Portfolio Changes | 3 new stocks, 1 sale, 4 trims and 21 repurchases

I deployed around $4,400 in net capital in July which ranks above the top 5 monthly portfolio contributions. It may have been too aggressive but I am always a big advocate of buying the stocks when they get punished.

While in June I trimmed Daimler (OTCPK:DDAIF) and BMW (OTCPK:BMWYY) I repurchased those shares in July as they had dipped another 5-10% which looked to me like a reasonable repurchase price. Given that whenever there is news that the U.S. and the EU can find bilateral agreement to avoid further tariffs and ideally eliminate them entirely, the stocks are destined to rally, I am happy to accept that level of uncertainty. Long-term I have great confidence in both and although the most recent quarterly results were not great, negatively impacted by rising cost for raw materials, unfavorable exchange rates and tariff pressure, they are still generating loads of money and spending record amounts of R&D. BMW alone intends to spend around €7B in 2018.

AbbVie dropped into the high $80s and while I missed the bottom I bought 6 shares at a $92 average price. Meanwhile, fueled by great quarterly results and with confidence increased that AbbVie will be more than just Humira, the stock is trading in the high $96 range again and still sporting a 4% yield.
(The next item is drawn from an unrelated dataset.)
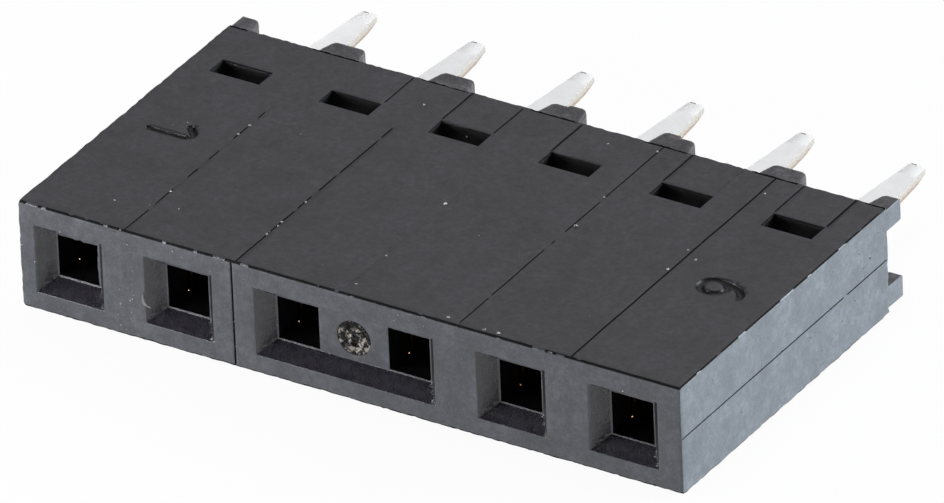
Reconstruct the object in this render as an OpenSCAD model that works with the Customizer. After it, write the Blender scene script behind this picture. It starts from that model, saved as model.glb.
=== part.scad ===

Unfortunately, I purchased Facebook right before earnings as I expected them to beat massively and similar to Google but I turned out differently. Instead they dropped more than 20% and I bought another Facebook stock bringing my average purchase price to $199. I am not worried that Facebook is facing the same future as MySpace but just that they will grow slower. Even in the unlikely case that it will lose millions or even tens of millions of users in a couple of quarters they still hold massive liquidity to invest into other areas. At this stage I am not seeing it. Surely, the GDPR directive has received a lot of attention but no-one knows the long-term impact of that. It is a small speculative position at this stage for me.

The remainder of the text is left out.